- RECORDS FOR THE EXERCISE
+++

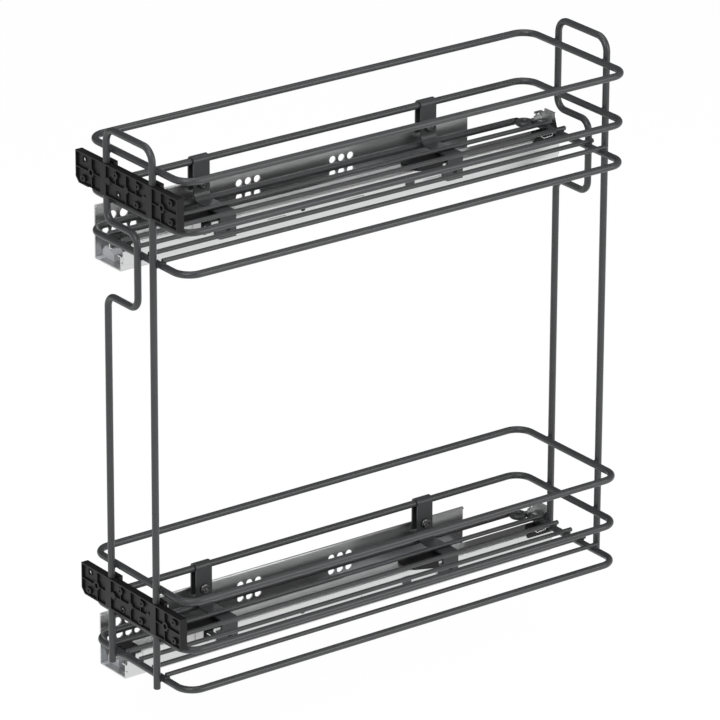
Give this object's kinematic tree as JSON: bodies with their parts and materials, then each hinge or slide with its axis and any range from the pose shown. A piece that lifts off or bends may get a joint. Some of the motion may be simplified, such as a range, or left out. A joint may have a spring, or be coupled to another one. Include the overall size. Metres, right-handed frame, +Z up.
{
  "type": "pull-out cleaning supplies rack",
  "caption": "Narrow two-tier wire pull-out rack for cleaning supplies, side-mounted on full-extension runners, with black ribbed plates for a door front.",
  "frame": {"origin": "centre of the four wall screw holes, on the cabinet wall's face", "axes": "+X from the cabinet wall into the cabinet, +Y from the front to the back, +Z up"},
  "size_m": [0.15, 0.4737, 0.5002],
  "materials": {
    "wire_paint": "satin",
    "clip_paint": "satin",
    "black_plastic": "matte",
    "screw_black": "satin",
    "zinc": "satin",
    "steel_bright": "polished",
    "grey_plastic": "matte",
    "white_plastic": "matte"
  },
  "bodies": {
    "cabinet_side": {"upper_wall_bracket": "zinc", "upper_cabinet_rail": "zinc", "upper_rail_rivets": "zinc", "upper_front_nose": "grey_plastic", "upper_damper": "grey_plastic", "upper_damper_rod": "steel_bright", "lower_wall_bracket": "zinc", "lower_cabinet_rail": "zinc", "lower_rail_rivets": "zinc", "lower_front_nose": "grey_plastic", "lower_damper": "grey_plastic", "lower_damper_rod": "steel_bright"},
    "rack": {"upper_top_ring": "wire_paint", "upper_mid_ring": "wire_paint", "upper_bottom_ring": "wire_paint", "upper_floor_wires": "wire_paint", "upper_front_plate": "black_plastic", "upper_plate_clamps": "black_plastic", "upper_front_clip": "clip_paint", "upper_rear_clip": "clip_paint", "upper_clip_screws": "screw_black", "upper_clip_saddles": "black_plastic", "upper_drawer_profile": "zinc", "upper_front_coupling": "black_plastic", "upper_rear_hook": "zinc", "upper_rear_cap": "black_plastic", "upper_eyelet": "wire_paint", "upper_latch_block": "white_plastic", "lower_top_ring": "wire_paint", "lower_mid_ring": "wire_paint", "lower_bottom_ring": "wire_paint", "lower_floor_wires": "wire_paint", "lower_front_plate": "black_plastic", "lower_plate_clamps": "black_plastic", "lower_front_clip": "clip_paint", "lower_rear_clip": "clip_paint", "lower_clip_screws": "screw_black", "lower_clip_saddles": "black_plastic", "lower_drawer_profile": "zinc", "lower_front_coupling": "black_plastic", "lower_rear_hook": "zinc", "lower_rear_cap": "black_plastic", "lower_eyelet": "wire_paint", "lower_latch_block": "white_plastic", "front_frame": "wire_paint", "rear_frame": "wire_paint"},
    "upper_middle": {"upper_middle_profile": "zinc"},
    "upper_outer_balls_run": {"upper_outer_cage": "white_plastic", "upper_outer_balls": "steel_bright"},
    "upper_inner_balls_run": {"upper_inner_cage": "white_plastic", "upper_inner_balls": "steel_bright"},
    "upper_latch": {"upper_latch_lever": "black_plastic"},
    "lower_middle": {"lower_middle_profile": "zinc"},
    "lower_outer_balls_run": {"lower_outer_cage": "white_plastic", "lower_outer_balls": "steel_bright"},
    "lower_inner_balls_run": {"lower_inner_cage": "white_plastic", "lower_inner_balls": "steel_bright"},
    "lower_latch": {"lower_latch_lever": "black_plastic"}
  },
  "joints": [
    {"name": "rack_slide", "type": "slide", "parent": "cabinet_side", "child": "rack", "axis": [0, -1, 0], "range_m": [0, 0.44]},
    {"name": "upper_middle_slide", "type": "slide", "parent": "cabinet_side", "child": "upper_middle", "axis": [0, -1, 0], "range_m": [0, 0.22]},
    {"name": "upper_outer_cage_slide", "type": "slide", "parent": "cabinet_side", "child": "upper_outer_balls_run", "axis": [0, -1, 0], "range_m": [0, 0.11]},
    {"name": "upper_inner_cage_slide", "type": "slide", "parent": "upper_middle", "child": "upper_inner_balls_run", "axis": [0, -1, 0], "range_m": [0, 0.11]},
    {"name": "upper_latch_hinge", "type": "hinge", "parent": "rack", "child": "upper_latch", "pos_m": [0.052, -0.122, 0.17295], "axis": [1, 0, 0], "range_deg": [0, 20]},
    {"name": "lower_middle_slide", "type": "slide", "parent": "cabinet_side", "child": "lower_middle", "axis": [0, -1, 0], "range_m": [0, 0.22]},
    {"name": "lower_outer_cage_slide", "type": "slide", "parent": "cabinet_side", "child": "lower_outer_balls_run", "axis": [0, -1, 0], "range_m": [0, 0.11]},
    {"name": "lower_inner_cage_slide", "type": "slide", "parent": "lower_middle", "child": "lower_inner_balls_run", "axis": [0, -1, 0], "range_m": [0, 0.11]},
    {"name": "lower_latch_hinge", "type": "hinge", "parent": "rack", "child": "lower_latch", "pos_m": [0.052, -0.122, -0.19245], "axis": [1, 0, 0], "range_deg": [0, 20]}
  ],
  "couplings": [
    {"joint": "upper_middle_slide", "follows": "rack_slide", "ratio": 0.5},
    {"joint": "upper_outer_cage_slide", "follows": "rack_slide", "ratio": 0.25},
    {"joint": "upper_inner_cage_slide", "follows": "rack_slide", "ratio": 0.25},
    {"joint": "lower_middle_slide", "follows": "rack_slide", "ratio": 0.5},
    {"joint": "lower_outer_cage_slide", "follows": "rack_slide", "ratio": 0.25},
    {"joint": "lower_inner_cage_slide", "follows": "rack_slide", "ratio": 0.25}
  ]
}
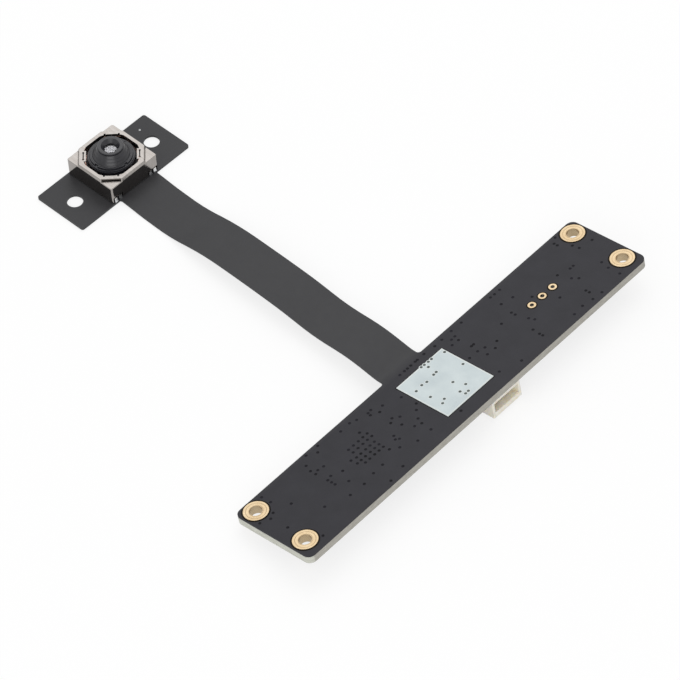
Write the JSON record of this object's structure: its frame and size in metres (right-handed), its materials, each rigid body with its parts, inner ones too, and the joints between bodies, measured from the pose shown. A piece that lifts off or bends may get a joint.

+++

- WORK INSTRUCTIONS
All entries must be repeated verbatim.

- OUTPUT
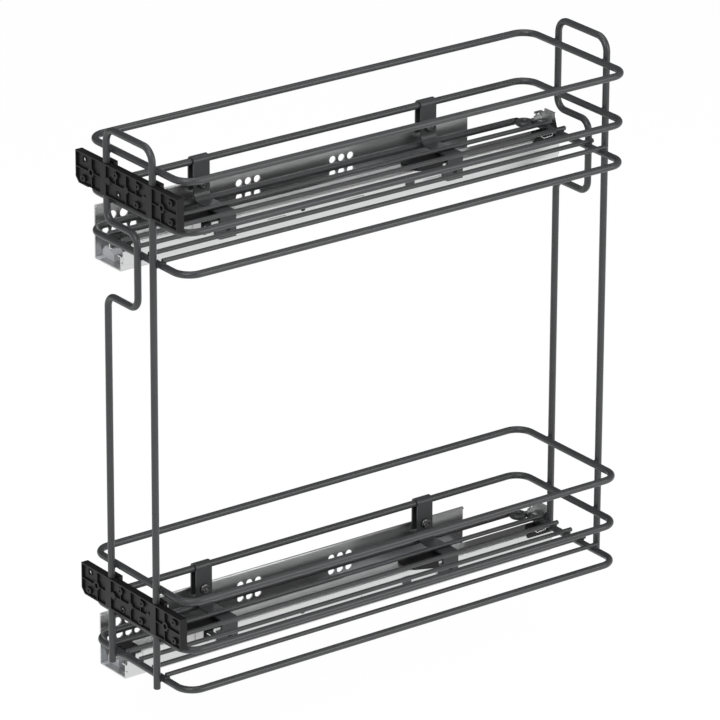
Give this object's kinematic tree as JSON: bodies with their parts and materials, then each hinge or slide with its axis and any range from the pose shown. A piece that lifts off or bends may get a joint. Some of the motion may be simplified, such as a range, or left out. A joint may have a spring, or be coupled to another one. Include the overall size. Metres, right-handed frame, +Z up.
{
  "type": "pull-out cleaning supplies rack",
  "caption": "Narrow two-tier wire pull-out rack for cleaning supplies, side-mounted on full-extension runners, with black ribbed plates for a door front.",
  "frame": {"origin": "centre of the four wall screw holes, on the cabinet wall's face", "axes": "+X from the cabinet wall into the cabinet, +Y from the front to the back, +Z up"},
  "size_m": [0.15, 0.4737, 0.5002],
  "materials": {
    "wire_paint": "satin",
    "clip_paint": "satin",
    "black_plastic": "matte",
    "screw_black": "satin",
    "zinc": "satin",
    "steel_bright": "polished",
    "grey_plastic": "matte",
    "white_plastic": "matte"
  },
  "bodies": {
    "cabinet_side": {"upper_wall_bracket": "zinc", "upper_cabinet_rail": "zinc", "upper_rail_rivets": "zinc", "upper_front_nose": "grey_plastic", "upper_damper": "grey_plastic", "upper_damper_rod": "steel_bright", "lower_wall_bracket": "zinc", "lower_cabinet_rail": "zinc", "lower_rail_rivets": "zinc", "lower_front_nose": "grey_plastic", "lower_damper": "grey_plastic", "lower_damper_rod": "steel_bright"},
    "rack": {"upper_top_ring": "wire_paint", "upper_mid_ring": "wire_paint", "upper_bottom_ring": "wire_paint", "upper_floor_wires": "wire_paint", "upper_front_plate": "black_plastic", "upper_plate_clamps": "black_plastic", "upper_front_clip": "clip_paint", "upper_rear_clip": "clip_paint", "upper_clip_screws": "screw_black", "upper_clip_saddles": "black_plastic", "upper_drawer_profile": "zinc", "upper_front_coupling": "black_plastic", "upper_rear_hook": "zinc", "upper_rear_cap": "black_plastic", "upper_eyelet": "wire_paint", "upper_latch_block": "white_plastic", "lower_top_ring": "wire_paint", "lower_mid_ring": "wire_paint", "lower_bottom_ring": "wire_paint", "lower_floor_wires": "wire_paint", "lower_front_plate": "black_plastic", "lower_plate_clamps": "black_plastic", "lower_front_clip": "clip_paint", "lower_rear_clip": "clip_paint", "lower_clip_screws": "screw_black", "lower_clip_saddles": "black_plastic", "lower_drawer_profile": "zinc", "lower_front_coupling": "black_plastic", "lower_rear_hook": "zinc", "lower_rear_cap": "black_plastic", "lower_eyelet": "wire_paint", "lower_latch_block": "white_plastic", "front_frame": "wire_paint", "rear_frame": "wire_paint"},
    "upper_middle": {"upper_middle_profile": "zinc"},
    "upper_outer_balls_run": {"upper_outer_cage": "white_plastic", "upper_outer_balls": "steel_bright"},
    "upper_inner_balls_run": {"upper_inner_cage": "white_plastic", "upper_inner_balls": "steel_bright"},
    "upper_latch": {"upper_latch_lever": "black_plastic"},
    "lower_middle": {"lower_middle_profile": "zinc"},
    "lower_outer_balls_run": {"lower_outer_cage": "white_plastic", "lower_outer_balls": "steel_bright"},
    "lower_inner_balls_run": {"lower_inner_cage": "white_plastic", "lower_inner_balls": "steel_bright"},
    "lower_latch": {"lower_latch_lever": "black_plastic"}
  },
  "joints": [
    {"name": "rack_slide", "type": "slide", "parent": "cabinet_side", "child": "rack", "axis": [0, -1, 0], "range_m": [0, 0.44]},
    {"name": "upper_middle_slide", "type": "slide", "parent": "cabinet_side", "child": "upper_middle", "axis": [0, -1, 0], "range_m": [0, 0.22]},
    {"name": "upper_outer_cage_slide", "type": "slide", "parent": "cabinet_side", "child": "upper_outer_balls_run", "axis": [0, -1, 0], "range_m": [0, 0.11]},
    {"name": "upper_inner_cage_slide", "type": "slide", "parent": "upper_middle", "child": "upper_inner_balls_run", "axis": [0, -1, 0], "range_m": [0, 0.11]},
    {"name": "upper_latch_hinge", "type": "hinge", "parent": "rack", "child": "upper_latch", "pos_m": [0.052, -0.122, 0.17295], "axis": [1, 0, 0], "range_deg": [0, 20]},
    {"name": "lower_middle_slide", "type": "slide", "parent": "cabinet_side", "child": "lower_middle", "axis": [0, -1, 0], "range_m": [0, 0.22]},
    {"name": "lower_outer_cage_slide", "type": "slide", "parent": "cabinet_side", "child": "lower_outer_balls_run", "axis": [0, -1, 0], "range_m": [0, 0.11]},
    {"name": "lower_inner_cage_slide", "type": "slide", "parent": "lower_middle", "child": "lower_inner_balls_run", "axis": [0, -1, 0], "range_m": [0, 0.11]},
    {"name": "lower_latch_hinge", "type": "hinge", "parent": "rack", "child": "lower_latch", "pos_m": [0.052, -0.122, -0.19245], "axis": [1, 0, 0], "range_deg": [0, 20]}
  ],
  "couplings": [
    {"joint": "upper_middle_slide", "follows": "rack_slide", "ratio": 0.5},
    {"joint": "upper_outer_cage_slide", "follows": "rack_slide", "ratio": 0.25},
    {"joint": "upper_inner_cage_slide", "follows": "rack_slide", "ratio": 0.25},
    {"joint": "lower_middle_slide", "follows": "rack_slide", "ratio": 0.5},
    {"joint": "lower_outer_cage_slide", "follows": "rack_slide", "ratio": 0.25},
    {"joint": "lower_inner_cage_slide", "follows": "rack_slide", "ratio": 0.25}
  ]
}
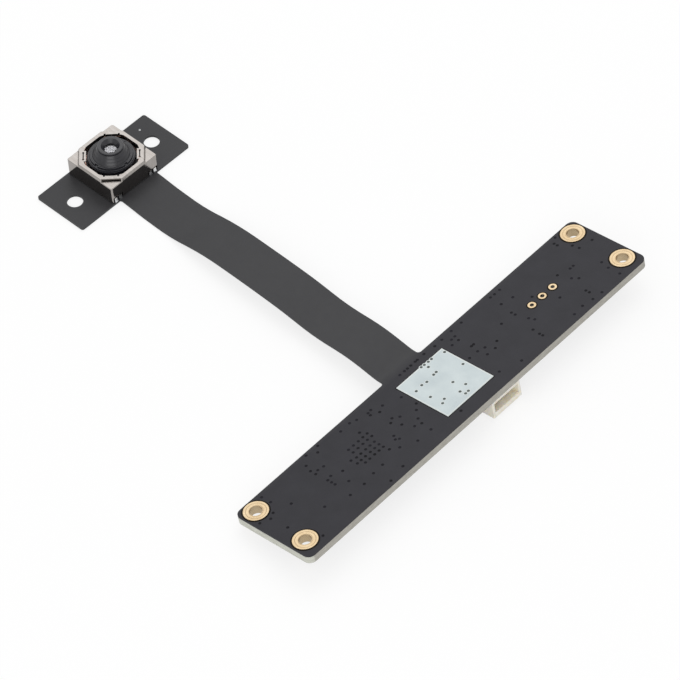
Write the JSON record of this object's structure: its frame and size in metres (right-handed), its materials, each rigid body with its parts, inner ones too, and the joints between bodies, measured from the pose shown. A piece that lifts off or bends may get a joint.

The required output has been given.